BEGIN Supplied material
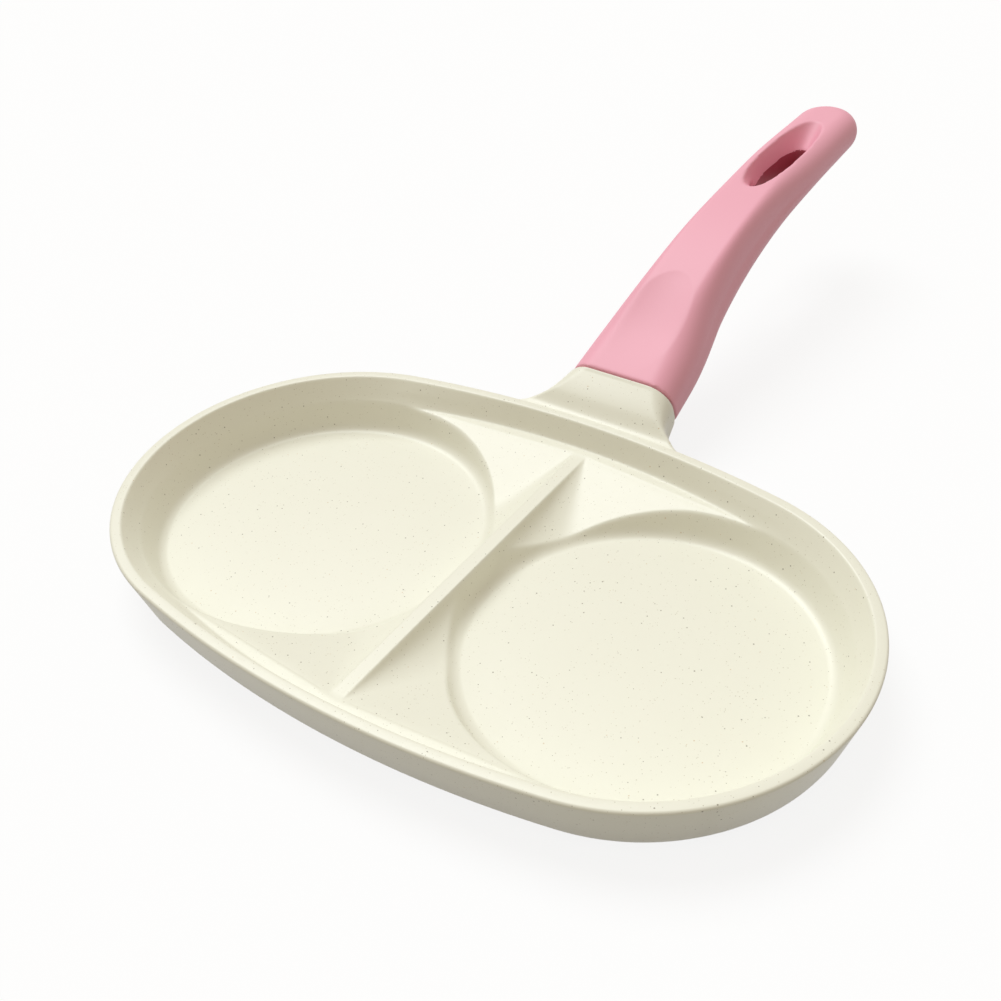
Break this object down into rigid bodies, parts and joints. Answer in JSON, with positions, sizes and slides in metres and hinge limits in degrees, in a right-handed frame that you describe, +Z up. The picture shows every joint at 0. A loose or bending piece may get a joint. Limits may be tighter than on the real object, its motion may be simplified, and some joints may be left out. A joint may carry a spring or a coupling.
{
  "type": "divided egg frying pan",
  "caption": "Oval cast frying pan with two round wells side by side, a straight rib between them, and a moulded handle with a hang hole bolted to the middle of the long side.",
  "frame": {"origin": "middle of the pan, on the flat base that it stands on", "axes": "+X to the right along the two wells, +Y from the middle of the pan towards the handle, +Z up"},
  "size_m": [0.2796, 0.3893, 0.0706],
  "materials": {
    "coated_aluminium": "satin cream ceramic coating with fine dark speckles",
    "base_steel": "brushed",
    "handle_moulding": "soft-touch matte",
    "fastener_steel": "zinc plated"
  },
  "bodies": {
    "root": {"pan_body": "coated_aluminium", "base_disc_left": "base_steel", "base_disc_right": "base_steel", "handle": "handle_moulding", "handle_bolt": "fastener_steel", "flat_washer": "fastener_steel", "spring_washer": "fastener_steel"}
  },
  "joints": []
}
END Supplied material
### Given exercise
Each line of the material should be duplicated exactly, please.

### Answer to this task
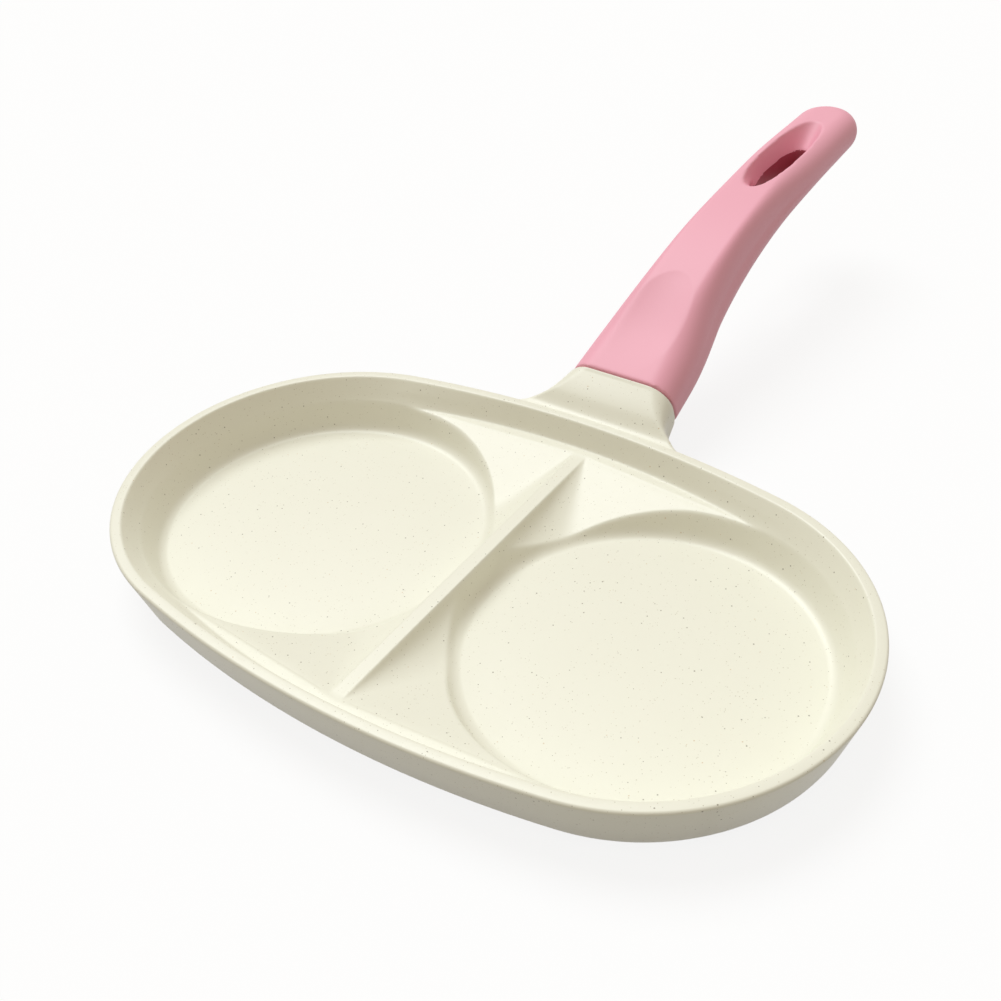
Break this object down into rigid bodies, parts and joints. Answer in JSON, with positions, sizes and slides in metres and hinge limits in degrees, in a right-handed frame that you describe, +Z up. The picture shows every joint at 0. A loose or bending piece may get a joint. Limits may be tighter than on the real object, its motion may be simplified, and some joints may be left out. A joint may carry a spring or a coupling.
{
  "type": "divided egg frying pan",
  "caption": "Oval cast frying pan with two round wells side by side, a straight rib between them, and a moulded handle with a hang hole bolted to the middle of the long side.",
  "frame": {"origin": "middle of the pan, on the flat base that it stands on", "axes": "+X to the right along the two wells, +Y from the middle of the pan towards the handle, +Z up"},
  "size_m": [0.2796, 0.3893, 0.0706],
  "materials": {
    "coated_aluminium": "satin cream ceramic coating with fine dark speckles",
    "base_steel": "brushed",
    "handle_moulding": "soft-touch matte",
    "fastener_steel": "zinc plated"
  },
  "bodies": {
    "root": {"pan_body": "coated_aluminium", "base_disc_left": "base_steel", "base_disc_right": "base_steel", "handle": "handle_moulding", "handle_bolt": "fastener_steel", "flat_washer": "fastener_steel", "spring_washer": "fastener_steel"}
  },
  "joints": []
}